Le dernier chapitre ainsi que la conclusion sont de loin les pages les plus intéressantes du livre, parce qu’ils donnent une réponse ponctuelle plutôt que géopolitique à la question posée dans le titre. Pour Mongrenier, la situation dans laquelle se trouve actuellement la Russie a pour résultat que « l’aire de pertinence des prétentions russes se limite à l’espace postsoviétique ». Les éléments qu’il désigne comme fondamentaux dans cette situation sont la diaspora russe, l’interdépendance économique et énergétique ainsi que les intérêts communs de sécurité qui expliquent la création et le maintien de la cei, mais aussi l’intérêt que la Russie y porte. Or, ces éléments n’ont pas réussi à reconstituer une entité postsoviétique, plutôt une cei à géométrie variable dont l’institution principale est l’Organisation du traité de sécurité collective (otsc) qui a vu le jour le 25 mai 2001. Mais celle-ci est loin de constituer, tant dans ses capacités opérationnelles que dans son organisation, une alliance défensive similaire à l’otan. En outre, Mongrenier met en évidence la présence et les activités de membres qu’il appelle les « enfants terribles » de la cei, la Géorgie, l’Ukraine, l’Azerbaïdjan et la Moldavie, qui ont créé en 1996 le guam (d’après les initiales des pays membres) et, depuis 1999, le gouam avec l’adhésion de l’Ouzbékistan, une organisation vouée à consolider l’indépendance et la souveraineté de ses États membres par rapport à la Russie, provoquant ainsi des tensions avec l’ostc. Malgré l’intérêt que la Russie porte aux autres régions du monde (que Mongrenier appelle « l’étranger lointain » et qu’il décrit rapidement), d’une manière qui ressemble d’ailleurs assez à l’ancienne politique soviétique, il est clair que c’est cette région de la cei qui va préoccuper les maîtres du Kremlin pendant les années à venir.

L’approche géopolitique est intéressante dans la mesure où elle nous permet de comprendre certains comportements en politique étrangère qui relèvent de l’histoire de la Russie ainsi que de sa situation géographique, surtout depuis que Vladimir Poutine est au pouvoir.
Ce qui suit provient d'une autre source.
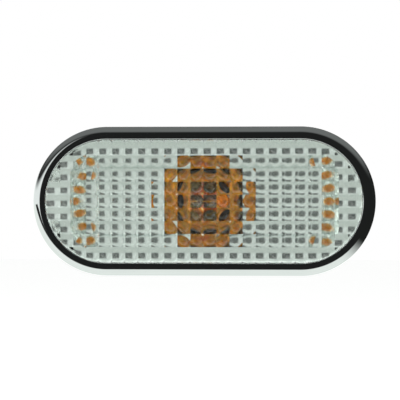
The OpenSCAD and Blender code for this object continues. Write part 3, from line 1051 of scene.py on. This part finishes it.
def main() -> None:
    """Builds the lamp and its stage."""
    logging.basicConfig(level=logging.INFO, format="%(name)s %(message)s")
    low, high = (Vector(corner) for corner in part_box("trim_ring"))
    sizes = LampSizes(length=(high.x - low.x) / MM, width=(high.z - low.z) / MM)
    Front(sizes).build()
    Body().build()
    BulbAndHolder().build()
    Studio().build(high.x - low.x, Vector((0.0, -sizes.ring_h * MM, 0.0)))


if __name__ == "__main__":
    main()
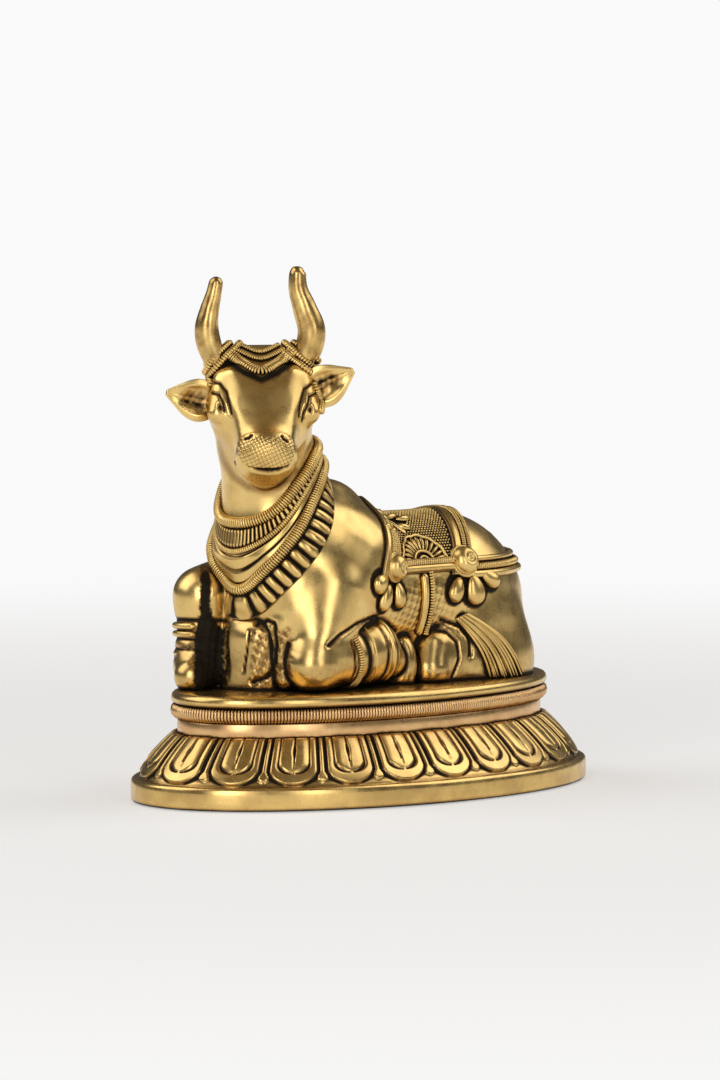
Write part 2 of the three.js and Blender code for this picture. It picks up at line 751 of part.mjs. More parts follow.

Elle nous fait aussi comprendre certains enjeux stratégiques potentiels sans pour autant les rendre inévitables. Toute décision en politique étrangère doit, cependant, être prise à partir d’une analyse ponctuelle qui se concentre sur les capacités, les ressources, le système politique et les objectifs des dirigeants. Quel regard doit-on alors porter sur la Russie ? Menace-t-elle vraiment l’Occident ? L’approche géopolitique est peut-être l’argument le plus percutant avancé par Mongrenier pour répondre à cette question en signalant le besoin d’un front commun euro-atlantique qui, pour réussir, doit en même temps donner aux maîtres du Kremlin des assurances que l’avenir de la Russie réside dans une politique de coopération plutôt que dans la poursuite d’un rêve géopolitique. C’est paradoxal, certes, mais c’est aussi la façon la plus claire de répondre à la question posée par l’auteur.